Aim: Exactly repeat the full listing that follows.

Dataset extract:
====

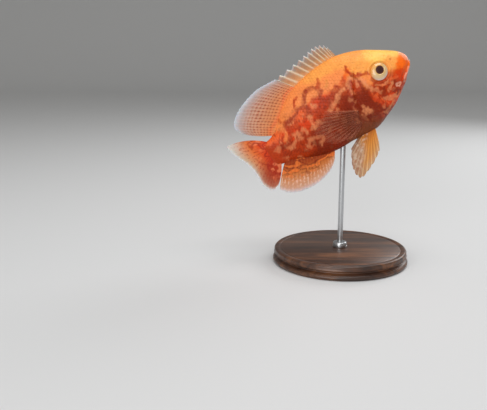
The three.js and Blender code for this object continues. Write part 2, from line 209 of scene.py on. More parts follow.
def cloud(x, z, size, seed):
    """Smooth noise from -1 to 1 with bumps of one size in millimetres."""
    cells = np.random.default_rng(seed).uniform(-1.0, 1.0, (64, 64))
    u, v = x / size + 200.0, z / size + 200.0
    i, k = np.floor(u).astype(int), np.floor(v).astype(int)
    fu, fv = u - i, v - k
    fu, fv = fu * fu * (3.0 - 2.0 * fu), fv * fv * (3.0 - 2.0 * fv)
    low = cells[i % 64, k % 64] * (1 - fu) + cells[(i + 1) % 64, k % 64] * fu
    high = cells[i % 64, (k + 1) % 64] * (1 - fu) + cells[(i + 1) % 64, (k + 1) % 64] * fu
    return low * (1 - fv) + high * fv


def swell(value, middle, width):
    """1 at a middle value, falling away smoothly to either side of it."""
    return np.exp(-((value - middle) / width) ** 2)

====

Output of the exercise:
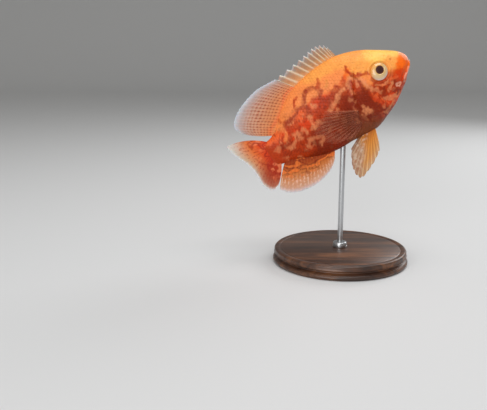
The three.js and Blender code for this object continues. Write part 2, from line 209 of scene.py on. More parts follow.
def cloud(x, z, size, seed):
    """Smooth noise from -1 to 1 with bumps of one size in millimetres."""
    cells = np.random.default_rng(seed).uniform(-1.0, 1.0, (64, 64))
    u, v = x / size + 200.0, z / size + 200.0
    i, k = np.floor(u).astype(int), np.floor(v).astype(int)
    fu, fv = u - i, v - k
    fu, fv = fu * fu * (3.0 - 2.0 * fu), fv * fv * (3.0 - 2.0 * fv)
    low = cells[i % 64, k % 64] * (1 - fu) + cells[(i + 1) % 64, k % 64] * fu
    high = cells[i % 64, (k + 1) % 64] * (1 - fu) + cells[(i + 1) % 64, (k + 1) % 64] * fu
    return low * (1 - fv) + high * fv


def swell(value, middle, width):
    """1 at a middle value, falling away smoothly to either side of it."""
    return np.exp(-((value - middle) / width) ** 2)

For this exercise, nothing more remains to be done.